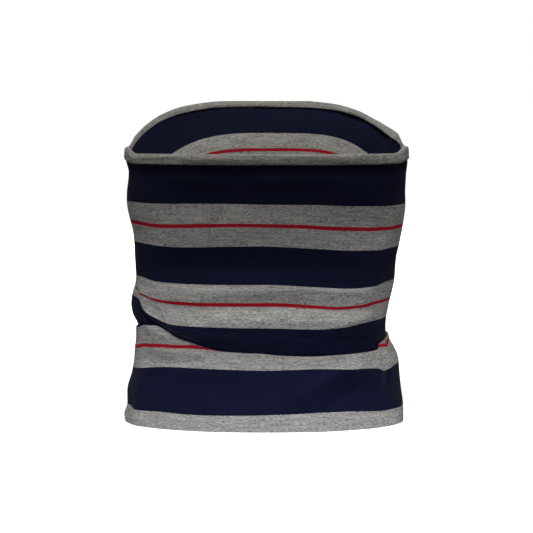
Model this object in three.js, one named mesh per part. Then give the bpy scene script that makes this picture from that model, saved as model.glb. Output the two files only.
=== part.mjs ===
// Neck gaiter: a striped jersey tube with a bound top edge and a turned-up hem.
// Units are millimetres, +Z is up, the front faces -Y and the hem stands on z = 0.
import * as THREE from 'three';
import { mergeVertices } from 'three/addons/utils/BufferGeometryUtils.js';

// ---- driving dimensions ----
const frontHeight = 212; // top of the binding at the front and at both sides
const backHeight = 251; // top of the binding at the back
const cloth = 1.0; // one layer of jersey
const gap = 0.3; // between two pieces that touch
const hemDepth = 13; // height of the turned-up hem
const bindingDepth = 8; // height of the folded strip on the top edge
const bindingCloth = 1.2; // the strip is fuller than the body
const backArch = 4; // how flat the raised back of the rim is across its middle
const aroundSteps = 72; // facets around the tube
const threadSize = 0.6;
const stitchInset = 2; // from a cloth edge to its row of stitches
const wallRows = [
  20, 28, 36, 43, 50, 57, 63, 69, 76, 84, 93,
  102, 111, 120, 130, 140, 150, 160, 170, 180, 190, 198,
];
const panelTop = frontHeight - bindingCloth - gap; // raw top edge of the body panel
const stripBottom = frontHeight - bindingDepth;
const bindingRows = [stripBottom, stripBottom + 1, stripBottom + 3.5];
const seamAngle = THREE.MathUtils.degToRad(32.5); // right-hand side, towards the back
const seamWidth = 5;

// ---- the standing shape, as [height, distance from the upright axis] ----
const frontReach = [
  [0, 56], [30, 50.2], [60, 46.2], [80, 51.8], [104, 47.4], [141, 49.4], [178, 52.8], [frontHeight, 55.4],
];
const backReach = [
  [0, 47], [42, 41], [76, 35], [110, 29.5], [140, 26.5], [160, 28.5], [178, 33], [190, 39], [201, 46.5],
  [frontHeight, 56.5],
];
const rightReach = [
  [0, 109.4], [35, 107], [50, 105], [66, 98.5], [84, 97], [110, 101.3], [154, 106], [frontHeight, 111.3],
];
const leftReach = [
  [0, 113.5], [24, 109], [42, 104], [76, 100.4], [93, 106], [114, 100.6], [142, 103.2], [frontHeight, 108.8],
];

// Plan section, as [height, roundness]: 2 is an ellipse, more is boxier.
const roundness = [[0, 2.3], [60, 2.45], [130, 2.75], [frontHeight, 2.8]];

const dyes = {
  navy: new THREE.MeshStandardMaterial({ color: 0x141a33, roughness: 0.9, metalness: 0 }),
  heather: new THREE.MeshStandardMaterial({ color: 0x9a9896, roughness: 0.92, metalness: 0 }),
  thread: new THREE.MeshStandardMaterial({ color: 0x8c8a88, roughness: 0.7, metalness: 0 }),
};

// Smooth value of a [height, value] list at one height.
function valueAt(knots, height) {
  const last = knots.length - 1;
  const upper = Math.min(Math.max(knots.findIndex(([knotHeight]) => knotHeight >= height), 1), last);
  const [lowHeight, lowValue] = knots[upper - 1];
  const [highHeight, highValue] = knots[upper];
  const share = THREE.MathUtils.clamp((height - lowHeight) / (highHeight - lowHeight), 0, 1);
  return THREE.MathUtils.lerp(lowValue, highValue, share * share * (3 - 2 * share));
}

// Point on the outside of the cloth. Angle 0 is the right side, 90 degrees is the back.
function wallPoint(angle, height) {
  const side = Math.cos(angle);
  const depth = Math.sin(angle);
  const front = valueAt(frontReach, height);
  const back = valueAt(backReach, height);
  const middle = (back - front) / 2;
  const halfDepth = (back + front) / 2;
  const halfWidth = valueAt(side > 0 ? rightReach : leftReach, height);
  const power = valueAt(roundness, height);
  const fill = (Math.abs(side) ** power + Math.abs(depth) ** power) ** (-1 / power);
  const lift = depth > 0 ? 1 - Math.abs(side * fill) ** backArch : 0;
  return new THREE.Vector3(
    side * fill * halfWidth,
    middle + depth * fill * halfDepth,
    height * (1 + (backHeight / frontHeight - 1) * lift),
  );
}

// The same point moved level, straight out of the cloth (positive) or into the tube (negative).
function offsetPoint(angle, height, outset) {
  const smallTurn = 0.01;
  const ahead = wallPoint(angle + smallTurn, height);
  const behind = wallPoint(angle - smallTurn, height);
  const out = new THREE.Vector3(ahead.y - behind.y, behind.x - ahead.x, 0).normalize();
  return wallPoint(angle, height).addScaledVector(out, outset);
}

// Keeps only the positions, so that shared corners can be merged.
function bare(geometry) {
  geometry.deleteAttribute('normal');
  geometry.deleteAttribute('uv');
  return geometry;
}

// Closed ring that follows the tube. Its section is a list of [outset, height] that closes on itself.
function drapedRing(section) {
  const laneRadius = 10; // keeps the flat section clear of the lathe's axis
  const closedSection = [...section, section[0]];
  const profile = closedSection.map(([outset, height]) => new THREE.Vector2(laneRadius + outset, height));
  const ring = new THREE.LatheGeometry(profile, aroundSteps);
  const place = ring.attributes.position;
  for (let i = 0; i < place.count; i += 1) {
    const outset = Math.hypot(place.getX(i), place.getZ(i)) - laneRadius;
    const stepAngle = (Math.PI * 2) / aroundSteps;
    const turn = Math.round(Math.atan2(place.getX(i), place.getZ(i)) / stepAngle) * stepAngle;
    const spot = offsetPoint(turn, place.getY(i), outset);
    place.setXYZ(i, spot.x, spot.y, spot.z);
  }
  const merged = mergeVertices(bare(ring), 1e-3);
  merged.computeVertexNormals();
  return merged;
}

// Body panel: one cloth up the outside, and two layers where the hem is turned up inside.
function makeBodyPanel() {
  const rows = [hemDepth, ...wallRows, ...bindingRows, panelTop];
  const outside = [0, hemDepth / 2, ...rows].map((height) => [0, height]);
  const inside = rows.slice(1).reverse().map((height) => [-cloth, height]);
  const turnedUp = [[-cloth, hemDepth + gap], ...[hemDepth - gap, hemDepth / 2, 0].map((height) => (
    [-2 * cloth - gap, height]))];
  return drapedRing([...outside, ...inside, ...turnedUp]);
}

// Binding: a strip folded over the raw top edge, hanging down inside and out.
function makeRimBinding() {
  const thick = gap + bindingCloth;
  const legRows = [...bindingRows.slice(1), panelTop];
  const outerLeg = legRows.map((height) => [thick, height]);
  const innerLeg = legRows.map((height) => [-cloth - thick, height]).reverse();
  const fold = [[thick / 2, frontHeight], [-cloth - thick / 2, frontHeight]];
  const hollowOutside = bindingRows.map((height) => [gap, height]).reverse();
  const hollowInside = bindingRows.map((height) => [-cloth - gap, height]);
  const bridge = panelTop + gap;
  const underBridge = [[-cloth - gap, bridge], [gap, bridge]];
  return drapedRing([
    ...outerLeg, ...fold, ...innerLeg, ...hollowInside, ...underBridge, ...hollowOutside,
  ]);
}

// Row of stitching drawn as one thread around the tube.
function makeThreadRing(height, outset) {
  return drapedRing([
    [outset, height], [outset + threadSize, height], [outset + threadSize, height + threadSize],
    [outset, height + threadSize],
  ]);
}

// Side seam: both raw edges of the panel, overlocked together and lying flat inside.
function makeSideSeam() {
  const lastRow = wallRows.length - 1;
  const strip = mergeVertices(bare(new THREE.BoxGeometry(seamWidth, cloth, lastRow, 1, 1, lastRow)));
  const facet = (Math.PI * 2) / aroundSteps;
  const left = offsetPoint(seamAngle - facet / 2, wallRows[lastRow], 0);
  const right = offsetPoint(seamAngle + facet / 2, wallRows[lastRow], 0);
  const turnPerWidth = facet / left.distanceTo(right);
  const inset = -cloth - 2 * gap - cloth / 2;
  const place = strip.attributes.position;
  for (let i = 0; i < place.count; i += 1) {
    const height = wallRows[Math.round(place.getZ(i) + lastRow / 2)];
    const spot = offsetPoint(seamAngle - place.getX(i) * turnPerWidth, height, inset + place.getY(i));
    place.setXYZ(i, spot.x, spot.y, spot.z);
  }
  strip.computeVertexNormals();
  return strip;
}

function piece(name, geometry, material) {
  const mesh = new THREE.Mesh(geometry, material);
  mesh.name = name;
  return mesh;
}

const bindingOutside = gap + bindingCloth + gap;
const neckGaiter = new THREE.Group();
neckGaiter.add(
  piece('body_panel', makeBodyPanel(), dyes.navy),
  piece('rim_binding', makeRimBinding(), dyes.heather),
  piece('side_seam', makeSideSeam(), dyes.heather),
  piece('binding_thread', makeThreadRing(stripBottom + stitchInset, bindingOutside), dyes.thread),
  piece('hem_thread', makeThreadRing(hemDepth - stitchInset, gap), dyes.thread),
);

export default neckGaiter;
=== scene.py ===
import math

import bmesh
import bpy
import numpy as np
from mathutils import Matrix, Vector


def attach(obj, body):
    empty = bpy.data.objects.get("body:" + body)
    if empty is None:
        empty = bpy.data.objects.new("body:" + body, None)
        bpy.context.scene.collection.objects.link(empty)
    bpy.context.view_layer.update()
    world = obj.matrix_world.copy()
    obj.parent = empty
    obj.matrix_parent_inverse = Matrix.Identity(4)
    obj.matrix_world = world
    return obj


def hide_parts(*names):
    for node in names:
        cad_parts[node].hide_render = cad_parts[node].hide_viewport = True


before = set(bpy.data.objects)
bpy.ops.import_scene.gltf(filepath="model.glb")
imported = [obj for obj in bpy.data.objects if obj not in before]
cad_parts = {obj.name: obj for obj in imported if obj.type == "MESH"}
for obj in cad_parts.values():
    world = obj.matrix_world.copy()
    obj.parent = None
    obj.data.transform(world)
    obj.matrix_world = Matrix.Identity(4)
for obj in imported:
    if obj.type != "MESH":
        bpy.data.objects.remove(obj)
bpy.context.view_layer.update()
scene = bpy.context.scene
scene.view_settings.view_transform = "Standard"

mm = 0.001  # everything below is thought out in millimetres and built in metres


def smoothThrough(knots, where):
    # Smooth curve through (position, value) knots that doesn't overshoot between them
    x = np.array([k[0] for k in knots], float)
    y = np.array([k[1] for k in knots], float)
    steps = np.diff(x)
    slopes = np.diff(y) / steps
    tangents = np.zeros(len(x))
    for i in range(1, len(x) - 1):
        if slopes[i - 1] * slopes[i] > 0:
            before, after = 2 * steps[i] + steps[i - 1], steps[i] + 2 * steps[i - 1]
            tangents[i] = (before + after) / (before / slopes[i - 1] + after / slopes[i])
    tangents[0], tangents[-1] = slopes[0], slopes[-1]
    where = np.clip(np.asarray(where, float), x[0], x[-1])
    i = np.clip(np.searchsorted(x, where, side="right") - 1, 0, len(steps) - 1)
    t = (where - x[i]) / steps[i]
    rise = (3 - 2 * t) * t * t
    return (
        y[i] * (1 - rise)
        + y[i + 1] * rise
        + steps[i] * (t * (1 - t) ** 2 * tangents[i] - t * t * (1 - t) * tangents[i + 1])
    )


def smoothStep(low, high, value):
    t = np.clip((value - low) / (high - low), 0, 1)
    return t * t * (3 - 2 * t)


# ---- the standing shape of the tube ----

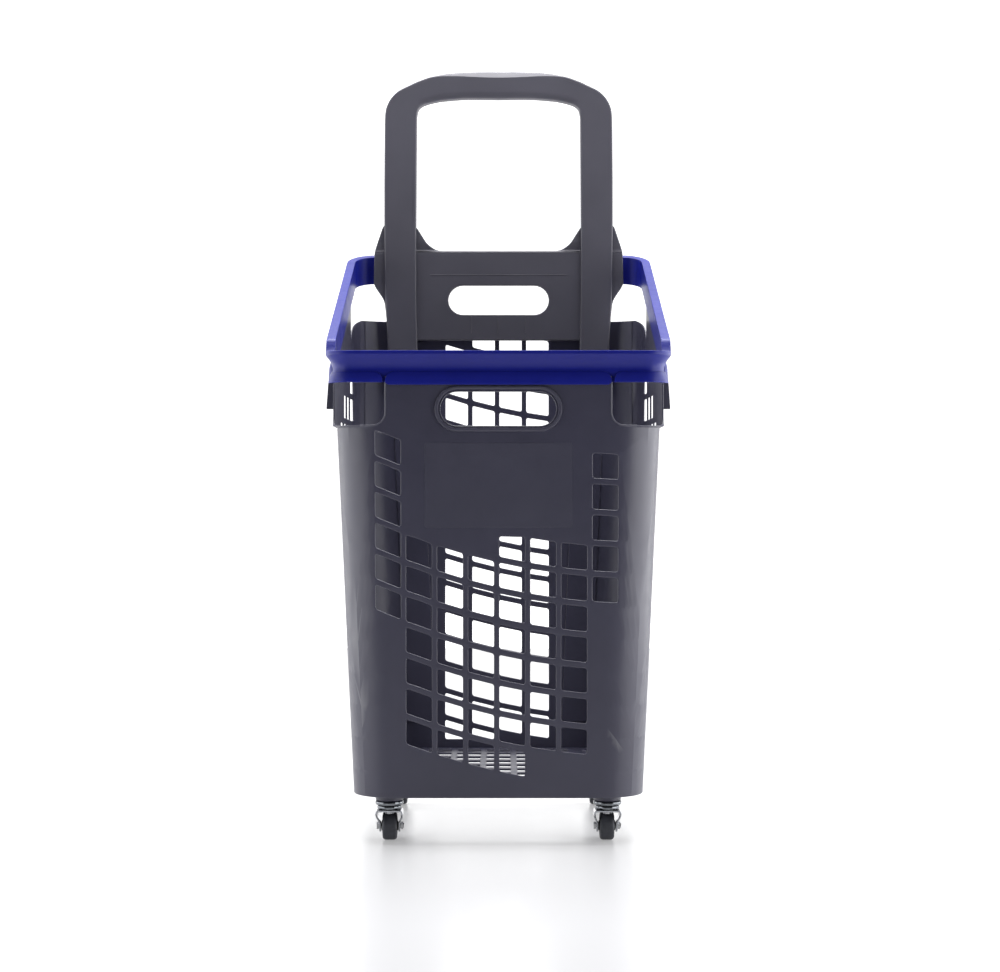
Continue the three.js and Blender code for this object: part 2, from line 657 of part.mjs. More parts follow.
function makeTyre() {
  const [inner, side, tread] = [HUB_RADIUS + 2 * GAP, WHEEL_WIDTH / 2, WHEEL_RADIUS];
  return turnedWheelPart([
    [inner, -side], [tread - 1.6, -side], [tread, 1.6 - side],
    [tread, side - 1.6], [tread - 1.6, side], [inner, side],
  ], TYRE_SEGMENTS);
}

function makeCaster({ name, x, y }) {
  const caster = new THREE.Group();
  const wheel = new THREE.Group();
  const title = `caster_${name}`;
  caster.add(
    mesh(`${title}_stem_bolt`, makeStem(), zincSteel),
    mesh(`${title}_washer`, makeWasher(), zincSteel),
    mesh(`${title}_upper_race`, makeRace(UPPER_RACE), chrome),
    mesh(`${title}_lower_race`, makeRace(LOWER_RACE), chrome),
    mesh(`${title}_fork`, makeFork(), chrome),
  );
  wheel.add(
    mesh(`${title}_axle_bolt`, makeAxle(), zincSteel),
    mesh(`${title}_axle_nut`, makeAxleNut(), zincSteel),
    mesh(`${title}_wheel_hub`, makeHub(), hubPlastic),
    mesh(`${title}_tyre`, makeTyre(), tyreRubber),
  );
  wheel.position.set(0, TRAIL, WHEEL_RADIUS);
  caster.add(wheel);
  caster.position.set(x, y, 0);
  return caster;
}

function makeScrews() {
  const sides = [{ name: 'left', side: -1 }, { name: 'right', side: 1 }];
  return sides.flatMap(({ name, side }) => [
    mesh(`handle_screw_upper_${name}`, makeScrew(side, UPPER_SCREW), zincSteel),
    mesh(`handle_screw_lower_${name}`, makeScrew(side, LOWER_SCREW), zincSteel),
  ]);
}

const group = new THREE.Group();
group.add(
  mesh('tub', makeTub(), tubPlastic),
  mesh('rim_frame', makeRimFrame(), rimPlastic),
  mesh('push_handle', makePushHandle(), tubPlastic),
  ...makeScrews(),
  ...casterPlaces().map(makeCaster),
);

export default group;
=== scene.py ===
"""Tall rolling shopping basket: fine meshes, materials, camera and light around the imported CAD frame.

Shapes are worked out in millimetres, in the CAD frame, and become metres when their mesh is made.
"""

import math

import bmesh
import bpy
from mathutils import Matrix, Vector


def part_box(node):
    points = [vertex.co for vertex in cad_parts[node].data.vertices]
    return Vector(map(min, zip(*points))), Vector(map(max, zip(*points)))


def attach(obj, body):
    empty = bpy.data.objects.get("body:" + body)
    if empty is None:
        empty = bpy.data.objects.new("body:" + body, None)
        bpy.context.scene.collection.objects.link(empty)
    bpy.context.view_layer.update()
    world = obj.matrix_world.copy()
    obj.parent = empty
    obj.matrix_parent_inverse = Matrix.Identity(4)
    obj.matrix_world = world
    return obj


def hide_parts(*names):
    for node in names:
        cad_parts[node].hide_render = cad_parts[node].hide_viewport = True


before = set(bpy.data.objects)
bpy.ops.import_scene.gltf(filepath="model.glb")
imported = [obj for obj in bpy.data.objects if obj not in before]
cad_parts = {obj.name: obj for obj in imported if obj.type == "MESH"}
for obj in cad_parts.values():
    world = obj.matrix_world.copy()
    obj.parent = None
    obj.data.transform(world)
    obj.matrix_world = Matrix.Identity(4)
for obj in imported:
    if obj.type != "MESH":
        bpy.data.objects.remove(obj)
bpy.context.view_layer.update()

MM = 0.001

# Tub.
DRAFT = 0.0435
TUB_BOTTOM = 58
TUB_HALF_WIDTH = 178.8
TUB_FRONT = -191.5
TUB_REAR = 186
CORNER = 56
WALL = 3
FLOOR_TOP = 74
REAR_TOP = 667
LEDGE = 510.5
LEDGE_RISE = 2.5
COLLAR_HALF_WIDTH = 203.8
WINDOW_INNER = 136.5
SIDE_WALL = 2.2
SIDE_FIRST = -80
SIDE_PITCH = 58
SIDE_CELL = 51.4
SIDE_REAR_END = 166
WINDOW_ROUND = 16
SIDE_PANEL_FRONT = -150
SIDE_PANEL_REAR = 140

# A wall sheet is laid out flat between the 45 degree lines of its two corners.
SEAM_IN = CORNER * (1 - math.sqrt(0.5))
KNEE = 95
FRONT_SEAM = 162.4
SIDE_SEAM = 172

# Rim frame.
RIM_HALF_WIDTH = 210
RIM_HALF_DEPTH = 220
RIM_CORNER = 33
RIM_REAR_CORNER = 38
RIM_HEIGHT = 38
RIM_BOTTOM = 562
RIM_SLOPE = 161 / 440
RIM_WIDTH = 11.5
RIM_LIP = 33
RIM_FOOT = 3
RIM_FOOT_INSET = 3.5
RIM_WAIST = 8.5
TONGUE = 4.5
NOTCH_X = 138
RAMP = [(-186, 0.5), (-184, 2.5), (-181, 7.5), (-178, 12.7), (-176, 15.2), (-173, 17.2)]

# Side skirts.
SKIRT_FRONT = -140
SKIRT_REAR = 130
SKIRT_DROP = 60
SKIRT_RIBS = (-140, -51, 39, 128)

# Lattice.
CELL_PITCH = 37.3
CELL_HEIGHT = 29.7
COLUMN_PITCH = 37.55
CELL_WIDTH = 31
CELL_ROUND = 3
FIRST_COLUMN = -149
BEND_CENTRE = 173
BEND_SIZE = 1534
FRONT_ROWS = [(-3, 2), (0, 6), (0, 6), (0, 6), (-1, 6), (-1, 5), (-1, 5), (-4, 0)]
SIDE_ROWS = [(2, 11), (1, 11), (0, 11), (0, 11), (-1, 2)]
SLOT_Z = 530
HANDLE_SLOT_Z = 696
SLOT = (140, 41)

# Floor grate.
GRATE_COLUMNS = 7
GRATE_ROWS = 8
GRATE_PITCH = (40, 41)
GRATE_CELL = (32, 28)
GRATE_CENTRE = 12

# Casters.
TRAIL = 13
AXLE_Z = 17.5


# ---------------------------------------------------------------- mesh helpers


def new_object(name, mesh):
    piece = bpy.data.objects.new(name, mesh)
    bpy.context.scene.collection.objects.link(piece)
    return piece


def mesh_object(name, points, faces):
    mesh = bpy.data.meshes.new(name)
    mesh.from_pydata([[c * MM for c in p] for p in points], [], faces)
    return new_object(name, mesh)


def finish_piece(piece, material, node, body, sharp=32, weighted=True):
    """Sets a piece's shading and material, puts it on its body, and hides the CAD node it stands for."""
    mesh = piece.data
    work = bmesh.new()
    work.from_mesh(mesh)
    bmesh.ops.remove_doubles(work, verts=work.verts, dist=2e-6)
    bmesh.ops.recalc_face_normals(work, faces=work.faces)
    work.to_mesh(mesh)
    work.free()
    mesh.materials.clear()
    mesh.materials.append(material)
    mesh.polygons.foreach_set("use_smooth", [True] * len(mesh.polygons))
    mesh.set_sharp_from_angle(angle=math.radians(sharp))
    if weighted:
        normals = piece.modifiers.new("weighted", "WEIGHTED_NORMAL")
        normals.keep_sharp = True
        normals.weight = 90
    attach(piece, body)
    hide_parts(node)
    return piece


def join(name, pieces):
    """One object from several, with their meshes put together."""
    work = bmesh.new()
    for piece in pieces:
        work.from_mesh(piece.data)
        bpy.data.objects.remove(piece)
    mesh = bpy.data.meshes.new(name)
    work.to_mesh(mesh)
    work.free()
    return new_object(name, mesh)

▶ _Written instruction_
Give back the listing exactly, please, from its first line to the line containing "const seamWidth = 5;", inclusive, and nothing past that line.

▶ _Full solution_
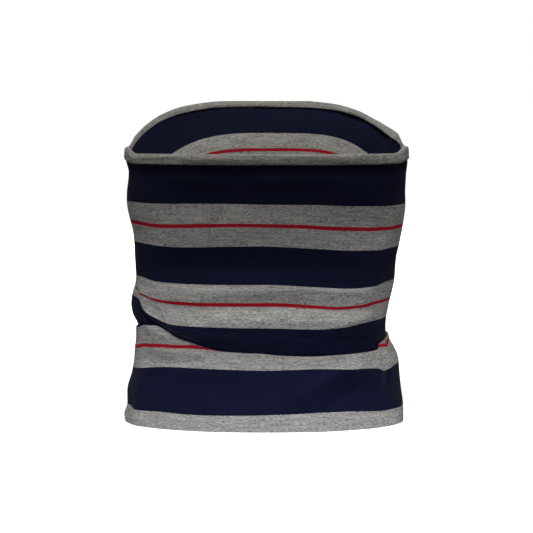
Model this object in three.js, one named mesh per part. Then give the bpy scene script that makes this picture from that model, saved as model.glb. Output the two files only.
=== part.mjs ===
// Neck gaiter: a striped jersey tube with a bound top edge and a turned-up hem.
// Units are millimetres, +Z is up, the front faces -Y and the hem stands on z = 0.
import * as THREE from 'three';
import { mergeVertices } from 'three/addons/utils/BufferGeometryUtils.js';

// ---- driving dimensions ----
const frontHeight = 212; // top of the binding at the front and at both sides
const backHeight = 251; // top of the binding at the back
const cloth = 1.0; // one layer of jersey
const gap = 0.3; // between two pieces that touch
const hemDepth = 13; // height of the turned-up hem
const bindingDepth = 8; // height of the folded strip on the top edge
const bindingCloth = 1.2; // the strip is fuller than the body
const backArch = 4; // how flat the raised back of the rim is across its middle
const aroundSteps = 72; // facets around the tube
const threadSize = 0.6;
const stitchInset = 2; // from a cloth edge to its row of stitches
const wallRows = [
  20, 28, 36, 43, 50, 57, 63, 69, 76, 84, 93,
  102, 111, 120, 130, 140, 150, 160, 170, 180, 190, 198,
];
const panelTop = frontHeight - bindingCloth - gap; // raw top edge of the body panel
const stripBottom = frontHeight - bindingDepth;
const bindingRows = [stripBottom, stripBottom + 1, stripBottom + 3.5];
const seamAngle = THREE.MathUtils.degToRad(32.5); // right-hand side, towards the back
const seamWidth = 5;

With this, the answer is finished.